You just have to find a correct sequence of driver commands to run it :D
In the middle of my internship I was presenting some of my findings in the team meeting but I was not presenting at the end. The end of my internship came so soon but I kind-of finished my main task.
Meeting "famous" people
In the middle of my project and I was having a conversation with some NVIDIA employees and I noticed that they have quite strong opinion about certain things. Just out of my curiosity I searched their names. The first thing that came out was a Wikipedia page. I thought that is probably somebody else with the same name but the first line on the wiki was: "a graphics software engineer working at NVIDIA". And then I realized that it's actually him.
For anybody who is aware of computer graphics field I was talking with Mark Kilgard — the author of GLUT and lead author of NVIDIA's path rendering library. I was ashamed that I did not realize who he was right away. Another quite "famous" person I had a chance to work with was Gregory Roth. You can see his name on some OpenGL and GLSL specs.
NVIDIA is relatively old company; it has been around since first GPUs. You probably would not be surprised that there are some famous people from area of computer graphics still working there. I just did not realize this fact (and I am really bad in remembering names).
All-hands meetings
A great part of my internship were so called All-hands meetings. Those meetings are company-wide monthly meetings where you get to know road maps, what are people working on, what is coming and much more.
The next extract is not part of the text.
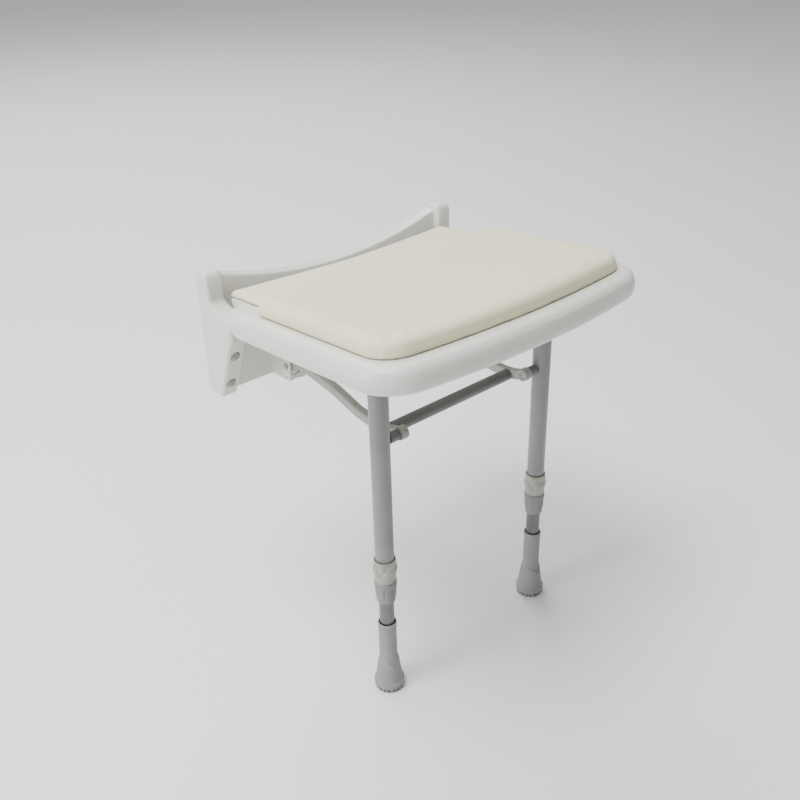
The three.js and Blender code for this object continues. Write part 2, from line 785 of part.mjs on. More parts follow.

Every team has its own so there were Tegra all-hands, desktop all-hands, etc. For non-NVIDIA people like me it's like a little window to the future. For example, I learned about (and saw) new Maxwell-based GPUs months before they were actually released. A demo with four 4K screens connected to a single GPU was really impressive.
NVIDIA works closely with other companies that are directly and indirectly dealing with their products. Once they were presenting highly confidential information about Windows Threshold — a "Windows 9" release that will have some cool features that depends on the driver.